▶ **TASK**: Beginning with the first line of the entries below, quote each line until you reach and include the line with "notch_tool()] + lamp_holes))".

▶ **INPUT ROWS**:

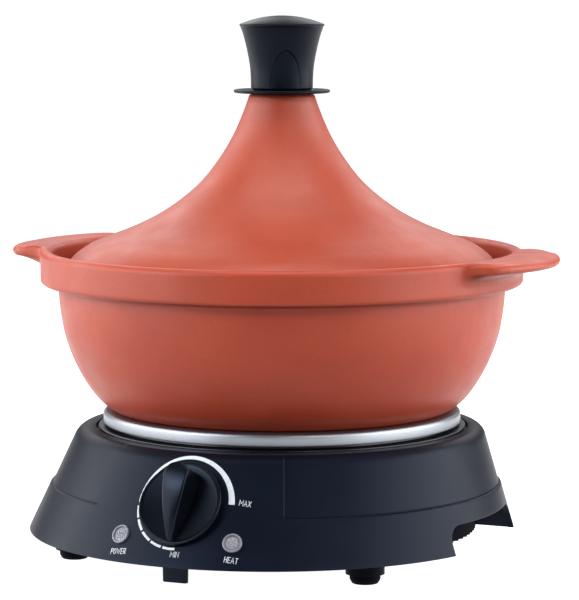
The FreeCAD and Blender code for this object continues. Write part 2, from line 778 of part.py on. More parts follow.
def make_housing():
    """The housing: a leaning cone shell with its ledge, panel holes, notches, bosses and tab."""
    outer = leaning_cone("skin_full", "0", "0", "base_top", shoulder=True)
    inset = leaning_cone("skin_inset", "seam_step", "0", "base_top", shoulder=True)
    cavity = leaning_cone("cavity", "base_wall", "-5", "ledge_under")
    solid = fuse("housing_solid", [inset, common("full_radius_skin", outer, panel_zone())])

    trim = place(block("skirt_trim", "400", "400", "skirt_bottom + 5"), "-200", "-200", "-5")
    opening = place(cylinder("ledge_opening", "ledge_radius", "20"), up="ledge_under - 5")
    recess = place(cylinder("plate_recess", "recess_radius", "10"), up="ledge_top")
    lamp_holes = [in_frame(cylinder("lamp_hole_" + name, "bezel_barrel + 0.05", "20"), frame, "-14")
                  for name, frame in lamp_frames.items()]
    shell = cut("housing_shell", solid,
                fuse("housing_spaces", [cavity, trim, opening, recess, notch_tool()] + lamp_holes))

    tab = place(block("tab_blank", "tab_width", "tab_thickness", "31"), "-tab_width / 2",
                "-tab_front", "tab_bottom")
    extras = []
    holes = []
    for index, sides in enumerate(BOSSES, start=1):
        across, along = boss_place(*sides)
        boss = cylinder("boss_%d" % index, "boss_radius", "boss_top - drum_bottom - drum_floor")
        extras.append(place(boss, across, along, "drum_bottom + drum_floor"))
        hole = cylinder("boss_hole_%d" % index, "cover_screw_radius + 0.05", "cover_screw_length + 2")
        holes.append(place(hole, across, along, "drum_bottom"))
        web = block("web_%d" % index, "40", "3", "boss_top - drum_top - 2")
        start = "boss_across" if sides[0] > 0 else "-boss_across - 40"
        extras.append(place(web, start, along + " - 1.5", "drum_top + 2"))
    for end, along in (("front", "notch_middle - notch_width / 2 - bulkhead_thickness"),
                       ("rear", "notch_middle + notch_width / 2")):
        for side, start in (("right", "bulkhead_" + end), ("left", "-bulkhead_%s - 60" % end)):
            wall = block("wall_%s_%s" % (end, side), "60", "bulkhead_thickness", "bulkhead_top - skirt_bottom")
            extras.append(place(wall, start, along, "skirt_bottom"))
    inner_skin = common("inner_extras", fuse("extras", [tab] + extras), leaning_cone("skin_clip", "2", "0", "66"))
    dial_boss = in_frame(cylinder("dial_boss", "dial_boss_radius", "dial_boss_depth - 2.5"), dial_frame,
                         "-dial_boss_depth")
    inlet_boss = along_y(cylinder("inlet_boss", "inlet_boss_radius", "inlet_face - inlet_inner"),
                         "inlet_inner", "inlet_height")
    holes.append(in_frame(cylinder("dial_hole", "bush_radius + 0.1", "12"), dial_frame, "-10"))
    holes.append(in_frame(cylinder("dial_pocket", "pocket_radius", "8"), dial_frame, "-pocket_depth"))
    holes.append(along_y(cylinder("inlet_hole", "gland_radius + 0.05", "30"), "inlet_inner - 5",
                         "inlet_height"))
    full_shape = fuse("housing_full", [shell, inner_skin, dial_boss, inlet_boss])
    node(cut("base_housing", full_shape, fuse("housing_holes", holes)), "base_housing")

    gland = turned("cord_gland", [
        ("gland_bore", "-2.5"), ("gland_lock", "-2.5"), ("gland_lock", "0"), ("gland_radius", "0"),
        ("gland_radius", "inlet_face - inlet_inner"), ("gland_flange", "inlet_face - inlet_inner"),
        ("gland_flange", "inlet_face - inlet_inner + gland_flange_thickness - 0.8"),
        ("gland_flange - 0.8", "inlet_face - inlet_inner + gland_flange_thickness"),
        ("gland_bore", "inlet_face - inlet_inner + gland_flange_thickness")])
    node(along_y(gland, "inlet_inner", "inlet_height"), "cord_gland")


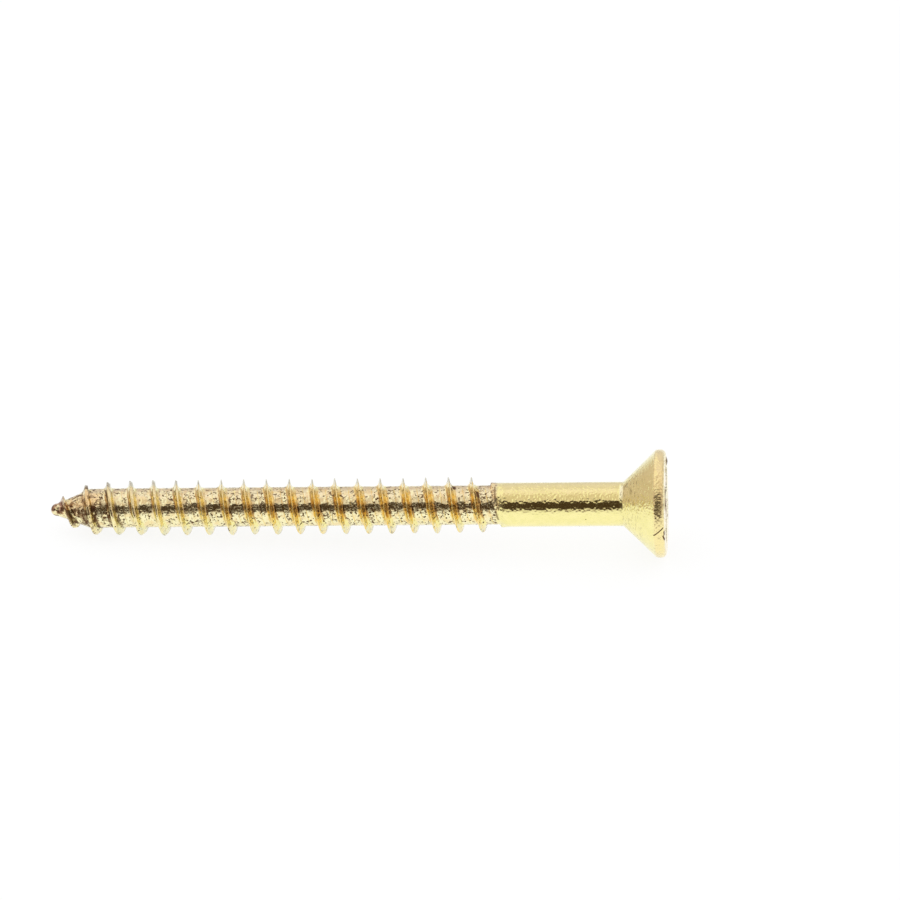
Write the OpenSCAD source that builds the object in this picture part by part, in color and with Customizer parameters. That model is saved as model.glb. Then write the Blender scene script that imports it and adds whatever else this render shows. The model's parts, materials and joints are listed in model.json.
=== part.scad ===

▶ **CORRECT OUTPUT**:
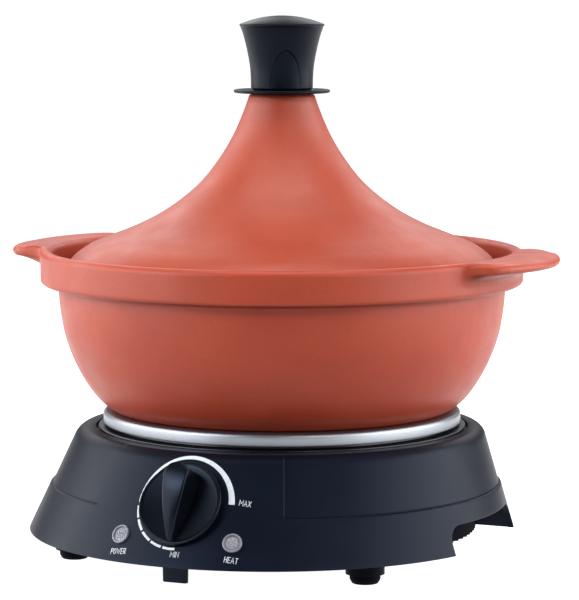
The FreeCAD and Blender code for this object continues. Write part 2, from line 778 of part.py on. More parts follow.
def make_housing():
    """The housing: a leaning cone shell with its ledge, panel holes, notches, bosses and tab."""
    outer = leaning_cone("skin_full", "0", "0", "base_top", shoulder=True)
    inset = leaning_cone("skin_inset", "seam_step", "0", "base_top", shoulder=True)
    cavity = leaning_cone("cavity", "base_wall", "-5", "ledge_under")
    solid = fuse("housing_solid", [inset, common("full_radius_skin", outer, panel_zone())])

    trim = place(block("skirt_trim", "400", "400", "skirt_bottom + 5"), "-200", "-200", "-5")
    opening = place(cylinder("ledge_opening", "ledge_radius", "20"), up="ledge_under - 5")
    recess = place(cylinder("plate_recess", "recess_radius", "10"), up="ledge_top")
    lamp_holes = [in_frame(cylinder("lamp_hole_" + name, "bezel_barrel + 0.05", "20"), frame, "-14")
                  for name, frame in lamp_frames.items()]
    shell = cut("housing_shell", solid,
                fuse("housing_spaces", [cavity, trim, opening, recess, notch_tool()] + lamp_holes))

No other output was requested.